Business, or perhaps malice, made Napoleon forget to send her any dinner; and when, at eight o'clock, his brothers and sisters came, according to invitation, to take tea, he said coldly:
"Apropos, I forgot it. My wife has not dined yet; she is busy, I suppose, in her philosophical meditations in her study."
Madame Louis Bonaparte, her daughter, flew directly towards the study, and her mother could scarcely, for her tears, inform her that—she was a prisoner, and that her husband was her gaoler.
"Oh, Sire!" said Madame Louis, returning, "even this remarkable day is a day of mourning for my poor mother!"
"She deserves worse," answered Napoleon, "but, for your sake, she shall be released; here is the key, let her out."
Madame Napoleon was, however, not in a situation to wish to appear before her envious brothers and sisters-in-law.
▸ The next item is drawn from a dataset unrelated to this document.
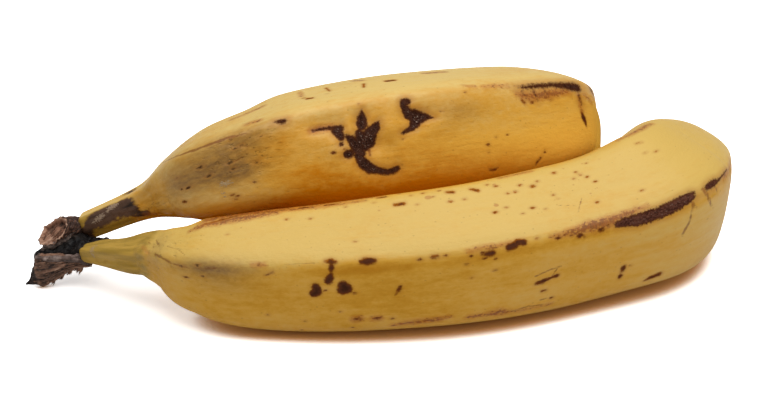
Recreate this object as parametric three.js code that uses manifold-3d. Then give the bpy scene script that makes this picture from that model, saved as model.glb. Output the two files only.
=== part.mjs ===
// Two ripe bananas, still joined at the crown that they were cut from the bunch with.
// They lie as they rest: the front fruit flat on its side, the rear fruit arched behind it with
// its belly near the front fruit and its blossom end on the table.
// Millimetres, +Z up. The table is the plane z = 0, with the origin under the middle of the pair.

import * as THREE from 'three';
import { mergeVertices } from 'three/addons/utils/BufferGeometryUtils.js';
import Module from 'manifold-3d';

const wasm = await Module();
wasm.setup();

// ---- driving dimensions ----

const GAP = 0.3; // between two pieces that touch

// The middle line of each fruit from the crown to the blossom end, as [x, y, z, mean radius].
const FRONT_LINE = [
  [-75, -21.5, 10.5, 2.6],
  [-63.5, -28, 12.5, 4.2],
  [-58.5, -30, 13.5, 5],
  [-52.5, -34, 14.5, 7.2],
  [-44.5, -37, 14, 11.4],
  [-28.5, -38, 13.5, 14.2],
  [12, -36.5, 15.8, 16.4],
  [47.5, -23, 16.6, 17.2],
  [65, -12.5, 18, 18.6],
  [72.5, 1, 17.4, 18],
  [78.5, 13, 17.5, 13.8],
  [84.5, 26.5, 18.5, 6.2],
];
const REAR_LINE = [
  [-77.5, -11, 12.3, 3],
  [-61, -12.5, 20, 4.4],
  [-52, -14.5, 25, 8.2],
  [-43, -17, 29, 11.8],
  [-32.5, -16, 31.5, 14],
  [-21, -12.5, 32, 17],
  [4, -1.5, 31, 18.4],
  [32, 17, 27, 17.4],
  [43.5, 27.5, 25, 14.4],
  [47.5, 36, 20.5, 11.2],
  [51.5, 43, 12.5, 9.4],
  [53.5, 47, 6.5, 7],
  [54.5, 49, 3.6, 5],
];

// Each fruit bends about one direction, and its first ridge stands at an angle about the line.
const FRONT_FRUIT = { line: FRONT_LINE, bendAxis: [0, 0, 1], firstRidge: 30 };
const REAR_FRUIT = { line: REAR_LINE, bendAxis: [-0.3, 0.65, 0.7], firstRidge: 17 };

const FACES = 5; // flat-ish faces round a fruit, with a ridge between each two
const RIDGE_SHARPNESS = 6; // higher is more angular
const RINGS = 46; // steps along a fruit
const SIDES = 35; // steps round it

// The dried flower scar on the end of each fruit.
const BLOSSOM_LENGTH = 2.6;
const BLOSSOM_SHARE = 0.72; // of the fruit's end radius

// ---- lofted solids ----

// A closed solid through rings of points, each with the same number of them. Looking from the first
// ring towards the last, the points of a ring run anticlockwise.
function loft(rings) {
  const sides = rings[0].length;
  const last = rings.length - 1;
  const positions = rings.flat();
  const faces = [];
  for (let i = 0; i < last; i++) {
    for (let j = 0; j < sides; j++) {
      const k = (j + 1) % sides;
      const [a, b, c, d] = [i * sides + j, i * sides + k, (i + 1) * sides + k, (i + 1) * sides + j];
      faces.push(a, c, b, a, d, c);
    }
  }
  for (const [i, turned] of [[0, false], [last, true]]) {
    const centre = positions.length;
    positions.push(middleOf(rings[i]));
    for (let j = 0; j < sides; j++) {
      const edge = [i * sides + j, i * sides + ((j + 1) % sides)];
      faces.push(...(turned ? edge.reverse() : edge), centre);
    }
  }
  const geometry = new THREE.BufferGeometry().setFromPoints(positions);
  return geometry.setIndex(faces);
}

function middleOf(points) {
  const sum = points.reduce((total, point) => total.add(point), new THREE.Vector3());
  return sum.divideScalar(points.length);
}

// The radius of a fruit's section, as a share of its mean: five faces, rounded where they meet.
function sectionShare(angle, firstRidge) {
  let sum = 0;
  for (let face = 0; face < FACES; face++) {
    const normal = firstRidge + ((face + 0.5) * 2 * Math.PI) / FACES;
    sum += Math.max(0, Math.cos(angle - normal)) ** RIDGE_SHARPNESS;
  }
  return sum ** (-1 / RIDGE_SHARPNESS);
}

function meanShare() {
  const steps = 360;
  let sum = 0;
  for (let i = 0; i < steps; i++) sum += sectionShare((i * 2 * Math.PI) / steps, 0);
  return sum / steps;
}

// The place, direction and radius of a fruit's line at t, from 0 at the crown to 1.
function lineAt({ line, bendAxis }, t) {
  const smooth = (points) => new THREE.CatmullRomCurve3(points, false, 'catmullrom', 0.5);
  const route = smooth(line.map(([x, y, z]) => new THREE.Vector3(x, y, z)));
  const girth = smooth(line.map((station) => new THREE.Vector3(station[3], 0, 0)));
  const along = route.getTangent(t);
  const side = along.clone().cross(new THREE.Vector3(...bendAxis)).normalize();
  const up = side.clone().cross(along);
  return { place: route.getPoint(t), along, side, up, radius: girth.getPoint(t).x };
}

// One ring round a fruit's line, grown by a margin. What would sink into the table lies flat on it.
function ringAt(fruit, t, margin = 0) {
  const { place, side, up, radius } = lineAt(fruit, t);
  const firstRidge = THREE.MathUtils.degToRad(fruit.firstRidge);
  const mean = meanShare();
  return Array.from({ length: SIDES }, (_, j) => {
    const angle = (j * 2 * Math.PI) / SIDES;
    const reach = (radius * sectionShare(angle, firstRidge)) / mean + margin;
    const point = place.clone();
    point.addScaledVector(side, reach * Math.cos(angle));
    point.addScaledVector(up, reach * Math.sin(angle));
    point.z = Math.max(point.z, 0);
    return point;
  });
}

function fruitGeometry(fruit) {
  return loft(Array.from({ length: RINGS + 1 }, (_, i) => ringAt(fruit, i / RINGS)));
}

// A round body through stations of [x, y, z, height, depth], its sections standing across its way.
function lobeGeometry(stations, sides = 16) {
  const places = stations.map(([x, y, z]) => new THREE.Vector3(x, y, z));
  const rings = stations.map(([, , , height, depth], i) => {
    const next = places[Math.min(i + 1, places.length - 1)];
    const along = next.clone().sub(places[Math.max(i - 1, 0)]).normalize();
    const side = along.clone().cross(new THREE.Vector3(0, 0, 1)).normalize();
    const up = side.clone().cross(along);
    return Array.from({ length: sides }, (_, j) => {
      const angle = (j * 2 * Math.PI) / sides;
      const point = places[i].clone();
      point.addScaledVector(side, depth * Math.cos(angle));
      return point.addScaledVector(up, height * Math.sin(angle));
    });
  });
  return loft(rings);
}

// ---- joining and cutting ----

function toSolid(geometry) {
  const plain = geometry.clone();
  plain.deleteAttribute('normal');
  plain.deleteAttribute('uv');
  const merged = mergeVertices(plain);
  const vertProperties = new Float32Array(merged.attributes.position.array);
  const triVerts = new Uint32Array(merged.index.array);
  return new wasm.Manifold(new wasm.Mesh({ numProp: 3, vertProperties, triVerts }));
}

function toGeometry(solid) {
  const mesh = solid.getMesh();
  const geometry = new THREE.BufferGeometry();
  geometry.setAttribute('position', new THREE.BufferAttribute(mesh.vertProperties, 3));
  return geometry.setIndex(new THREE.BufferAttribute(mesh.triVerts, 1));
}

// ---- the crown ----

// The stub of the bunch's stem: a short round piece with a torn face that looks left and forward.
function stubGeometry() {
  return lobeGeometry([
    [-74.8, -10.1, 12.9, 3.9, 3.9],
    [-78, -12.1, 12.7, 4.4, 4.2],
    [-81.4, -15.1, 13.2, 4.4, 4.3],
    [-84.6, -18.1, 13.9, 3.9, 3.9],
  ]);
}

// The black, shrunken tissue between the two stalks, thinning to a web in the fork.
function webGeometry() {
  return lobeGeometry([
    [-88, -18.1, 9.6, 1.6, 2.2],
    [-84, -18.1, 10.2, 2.8, 3.4],
    [-79, -17.5, 11, 3.4, 3.6],
    [-75.5, -17.1, 11.8, 1.9, 2.6],
    [-72, -17.5, 12.3, 0.6, 1.2],
  ]);
}

// The flap of stem skin torn off below the front stalk. Its lowest corner stands on the table.
function flapGeometry() {
  const thickness = 5;
  const bevel = 0.8;
  const outline = new THREE.Shape();
  outline.moveTo(-73.4, 8.4);
  outline.lineTo(-78.6, 7.6);
  outline.lineTo(-82.6, 3.4);
  outline.lineTo(-86, 0.8);
  outline.lineTo(-90, 0.8);
  outline.lineTo(-87.6, 6);
  outline.lineTo(-87.2, 9.6);
  outline.lineTo(-80, 11.6);
  outline.lineTo(-73.4, 12.2);
  const geometry = new THREE.ExtrudeGeometry(outline, {
    depth: thickness - 2 * bevel,
    bevelThickness: bevel,
    bevelSize: bevel,
    bevelSegments: 2,
    curveSegments: 1,
  });
  geometry.rotateX(Math.PI / 2); // the outline stands up in x and z
  return geometry.translate(0, -18.1 - bevel, 0);
}

// A stalk's first stretch, grown by the gap, which the crown is hollowed by.
function stalkRoom(fruit) {
  const steps = 6;
  const reach = 0.12;
  const rings = Array.from({ length: steps + 1 }, (_, i) => ringAt(fruit, (i * reach) / steps, GAP));
  const { along } = lineAt(fruit, 0);
  const mouth = rings[0].map((point) => point.clone().addScaledVector(along, -GAP));
  return toSolid(loft([mouth, ...rings.slice(1)]));
}

function crownGeometry() {
  let crown = toSolid(flapGeometry()).add(toSolid(webGeometry())).add(toSolid(stubGeometry()));
  for (const fruit of [FRONT_FRUIT, REAR_FRUIT]) crown = crown.subtract(stalkRoom(fruit));
  return toGeometry(crown);
}

// ---- the blossom ends ----

// A short, slightly waisted knob that stands on the fruit's end, a gap clear of it.
function blossomGeometry(fruit) {
  const { place, along, side, up, radius } = lineAt(fruit, 1);
  const profile = [[0, 1], [0.35, 0.8], [0.7, 0.86], [1, 0.6]];
  const sides = 18;
  return loft(profile.map(([out, share]) => Array.from({ length: sides }, (_, j) => {
    const angle = (j * 2 * Math.PI) / sides;
    const reach = radius * BLOSSOM_SHARE * share;
    const point = place.clone().addScaledVector(along, GAP + out * BLOSSOM_LENGTH);
    point.addScaledVector(side, reach * Math.cos(angle));
    point.addScaledVector(up, reach * Math.sin(angle));
    point.z = Math.max(point.z, 0);
    return point;
  })));
}

// ---- the pair ----

const peel = new THREE.MeshStandardMaterial({ color: '#e0b24a', roughness: 0.5, metalness: 0 });
const deepPeel = new THREE.MeshStandardMaterial({ color: '#d79f37', roughness: 0.5, metalness: 0 });
const driedStem = new THREE.MeshStandardMaterial({ color: '#4a352b', roughness: 0.9, metalness: 0 });
const driedFlower = new THREE.MeshStandardMaterial({ color: '#2c211b', roughness: 0.95, metalness: 0 });

function piece(name, geometry, material) {
  const mesh = new THREE.Mesh(geometry, material);
  mesh.name = name;
  return mesh;
}

const bananas = new THREE.Group();
bananas.add(piece('front_banana', fruitGeometry(FRONT_FRUIT), peel));
bananas.add(piece('rear_banana', fruitGeometry(REAR_FRUIT), deepPeel));
bananas.add(piece('crown', crownGeometry(), driedStem));
bananas.add(piece('front_blossom_end', blossomGeometry(FRONT_FRUIT), driedFlower));
bananas.add(piece('rear_blossom_end', blossomGeometry(REAR_FRUIT), driedFlower));

export default bananas;
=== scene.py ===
import math

import bpy
import numpy as np
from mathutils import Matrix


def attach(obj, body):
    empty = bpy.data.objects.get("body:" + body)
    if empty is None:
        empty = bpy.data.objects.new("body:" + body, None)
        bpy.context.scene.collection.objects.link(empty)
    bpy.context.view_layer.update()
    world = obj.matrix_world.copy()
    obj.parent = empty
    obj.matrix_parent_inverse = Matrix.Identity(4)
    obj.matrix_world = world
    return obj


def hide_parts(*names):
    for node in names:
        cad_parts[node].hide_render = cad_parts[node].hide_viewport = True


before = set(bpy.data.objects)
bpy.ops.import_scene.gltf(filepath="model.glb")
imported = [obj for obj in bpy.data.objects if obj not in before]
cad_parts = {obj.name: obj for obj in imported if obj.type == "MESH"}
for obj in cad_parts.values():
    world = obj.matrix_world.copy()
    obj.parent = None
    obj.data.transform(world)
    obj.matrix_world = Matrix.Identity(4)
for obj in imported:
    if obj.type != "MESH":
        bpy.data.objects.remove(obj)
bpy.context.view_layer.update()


# ---- The front banana ----
# A whole ripe fruit, peel and flesh in one, lying on its side. It grew as one piece with its stalk,
# with five soft ridges along it, and its peel has browned where the ridges were knocked and rubbed.

MM = 0.001
RINGS, SIDES = 440, 208  # rows of points along and round a fruit
FACES = 5
FACE_TURN = 360 / FACES  # degrees round that each face takes up
PEEL_CLEARANCE = 0.02  # how far the peel stays off the table where it lies on it, in millimetres

# The middle line from the crown to the blossom end, as x, y, z and mean radius in millimetres.
FRONT_LINE = [
    (-76.8, -20.5, 9.9, 1.7), (-75, -21.5, 10.5, 2.6), (-63.5, -28, 12.5, 4.2), (-58.5, -30, 13.5, 5),
    (-52.5, -34, 14.5, 7.2), (-44.5, -37, 14, 11.4), (-28.5, -38, 13.5, 14.2), (12, -36.5, 15.8, 16.4),
    (47.5, -23, 16.6, 17.2), (65, -12.5, 18, 18.6), (72.5, 1, 17.4, 18), (78.5, 13, 17.5, 13.8),
    (84.5, 26.5, 18.5, 6.2),
]
FRONT_ROOT = 2.2  # how much of the line is hidden in the crown
FRONT_BEND = (0, 0, 1)  # the direction that the fruit bends about
FRONT_RIDGE = 30  # degrees round to the first ridge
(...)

Her eyes were so swollen with crying that she could hardly see; and her tears had stained those Imperial robes which the unthinking and inconsiderate no doubt believed a certain preservative against sorrow and affliction. At nine o'clock, however, another aide-de-camp of her husband presented himself, and gave her the choice either to accompany him back to the study or to join the family party of the Bonapartes.
In deploring her mother's situation, Madame Louis Bonaparte informed her former governess, Madame Cam—-n, of these particulars, which I heard her relate at Madame de M——r's, almost verbatim as I report them to you. Such, and other scenes, nearly of the same description, are neither rare nor singular, in the most singular Court that ever existed in civilized Europe.